This is a Keras implementation of the Deep Temporal Clustering (DTC) model, an architecture for joint representation learning and clustering on multivariate time series, presented in the paper [1]:
Madiraju, N. S., Sadat, S. M., Fisher, D., & Karimabadi, H. (2018). Deep Temporal Clustering : Fully Unsupervised Learning of Time-Domain Features. http://arxiv.org/abs/1802.01059
It aims at reproducing the model from the paper with all its features and distance metrics, including:
- Heatmap-generating network to visualize the regions of the time series that contribute to cluster assignment
- Cluster initialization with either hierarchical clustering or k-means
- 4 distance metrics between time series used for initialization with hierarchical clustering and in the Student kernel to compute similarity scores between latent time series:
- Euclidean distance (EUCL)
- Complexity-Invariant Distance (CID)
- Correlation coefficient-based distance (COR)
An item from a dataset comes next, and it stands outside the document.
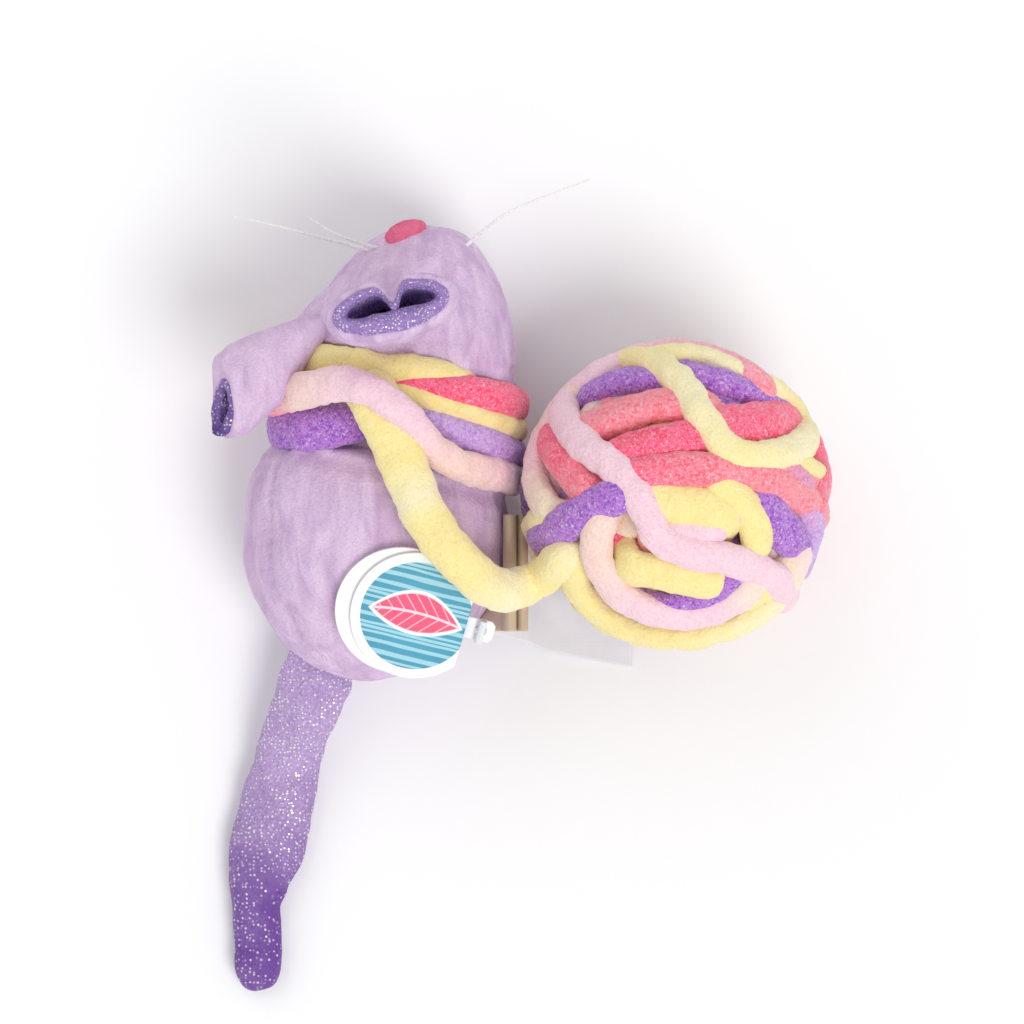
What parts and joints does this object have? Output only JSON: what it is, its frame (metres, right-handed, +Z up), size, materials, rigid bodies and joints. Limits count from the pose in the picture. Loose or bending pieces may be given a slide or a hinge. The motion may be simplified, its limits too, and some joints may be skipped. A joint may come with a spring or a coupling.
{
  "type": "catnip mouse",
  "caption": "Stuffed plush mouse with glitter ears and tail, wrapped at the neck with thick yarn that runs to a yarn ball.",
  "frame": {"origin": "on the flat of the belly, where the mouse rests on the ground", "axes": "+Y along the mouse towards its nose, +X towards its right side and the yarn ball, +Z up"},
  "size_m": [0.1188, 0.1547, 0.0598],
  "materials": {
    "plush": "short velour pile",
    "glitter_cloth": "sparkling",
    "fibre_filling": "loose fibre",
    "herb_cloth": "matt woven",
    "nose_plush": "matt",
    "thread": "satin",
    "chenille_yarn": "nubbly",
    "ball_yarn": "nubbly",
    "tag_card": "coated",
    "pin_plastic": "clear white",
    "satin_tape": "satin"
  },
  "bodies": {
    "mouse": {"body_cover": "plush", "head_cover": "plush", "body_filling": "fibre_filling", "head_filling": "fibre_filling", "catnip_pouch": "herb_cloth", "nose": "nose_plush", "free_strand": "chenille_yarn", "neck_wrap": "chenille_yarn", "tag_pin": "pin_plastic", "label_leaf_upper": "satin_tape", "label_leaf_lower": "satin_tape", "label_page": "satin_tape", "whisker_left_long": "thread", "whisker_left_short": "thread", "whisker_right": "thread"},
    "left_ear": {"left_ear_plush": "plush", "left_ear_lining": "glitter_cloth"},
    "right_ear": {"right_ear_plush": "plush", "right_ear_lining": "glitter_cloth"},
    "tail": {"tail_cover": "glitter_cloth", "tail_filling": "fibre_filling"},
    "tag": {"tag_back": "tag_card"},
    "tag_leaf": {"tag_front": "tag_card"},
    "yarn_ball": {"ball_winding": "ball_yarn", "ball_core": "ball_yarn"}
  },
  "joints": [
    {"name": "left_ear_flap", "type": "hinge", "parent": "mouse", "child": "left_ear", "pos_m": [-0.01377, 0.04331, 0.03118], "axis": [-0.7121, 0.7021, 0], "range_deg": [0, 35]},
    {"name": "right_ear_flap", "type": "hinge", "parent": "mouse", "child": "right_ear", "pos_m": [0.00133, 0.04179, 0.03783], "axis": [1, 0, 0], "range_deg": [-15, 15]},
    {"name": "tail_swing", "type": "hinge", "parent": "mouse", "child": "tail", "pos_m": [-0.01357, -0.02622, 0.01265], "axis": [0, 0, 1], "range_deg": [-25, 25]},
    {"name": "tag_swing", "type": "hinge", "parent": "mouse", "child": "tag", "pos_m": [0.01799, -0.01582, 0.03438], "axis": [0.0498, -0.2888, 0.9561], "range_deg": [-8, 8]},
    {"name": "tag_open", "type": "hinge", "parent": "tag", "child": "tag_leaf", "pos_m": [0.01551, -0.01533, 0.03516], "axis": [0.2657, 0.9266, 0.2661], "range_deg": [0, 14]},
    {"name": "ball_draw", "type": "slide", "parent": "mouse", "child": "yarn_ball", "axis": [1, 0, 0], "range_m": [0, 0.008]}
  ]
}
- Autocorrelation-based distance (ACF) [NOT IMPLEMENTED YET]
I draw attention on the fact that unlike many time series algorithm implementations, this implementation is fully compatible with multivariate time series.
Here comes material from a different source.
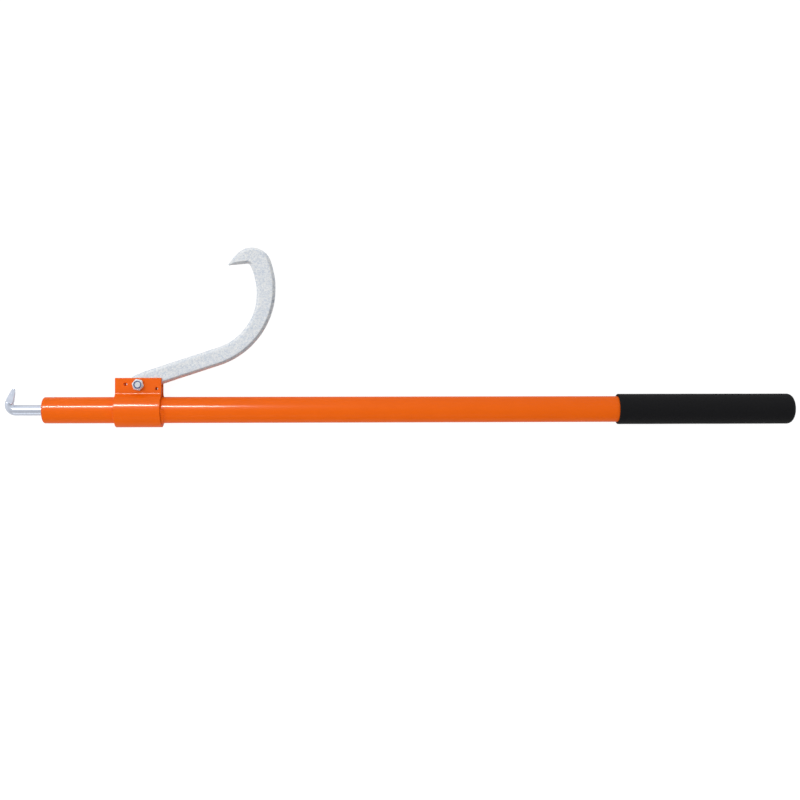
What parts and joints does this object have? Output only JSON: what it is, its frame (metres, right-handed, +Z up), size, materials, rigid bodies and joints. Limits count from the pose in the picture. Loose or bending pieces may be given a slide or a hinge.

This implementation ships with the datasets from the UCR/UEA univariate and multivariate time series classification archives [2,3], available through the tslearn library [4] (yichangwang's fork for multivariate datasets archive).
Disclaimer: as the original authors did not publish their code, there is no guarantee that this implementation is exactly identical. In particular, there are not much details about how the heatmap-generating network was designed and trained.
The model is implemented in a generic way so that most hyper-parameters, such as network architecture, can be tuned using command-line arguments.
To train a DTC model, run the main script DeepTemporalClustering.py
with command-line arguments. Available arguments are explained with:
$ python3 DeepTemporalClustering.py --help
TODO
- DeepTemporalClustering.py: main script containing the model (DTC class)
- TSClusteringLayer.py: script containing the time series clustering layer
- TAE.py: script containing the Temporal Autoencoder
- tsdistances.py: time series distances in numpy
- datasets.py: script for loading the UCR/UEA datasets
- metrics.py: script containing functions to compute performance metrics (purity, unsupervised clustering accuracy and ROC-AUC). NMI is already available in scikit-learn.
All functions were designed with Multivariate Time Series (MTS) in mind from the beginning. Here are the mathematical expressions of the MTS distance functions that were implemented.
TODO
The heatmap-generating network is trained when --heatmap
is set to True
.
TODO
This implementation was written for Python 3.x.
Dependencies: keras, scikit-learn, numpy, tslearn (use this fork for multivariate datasets archive).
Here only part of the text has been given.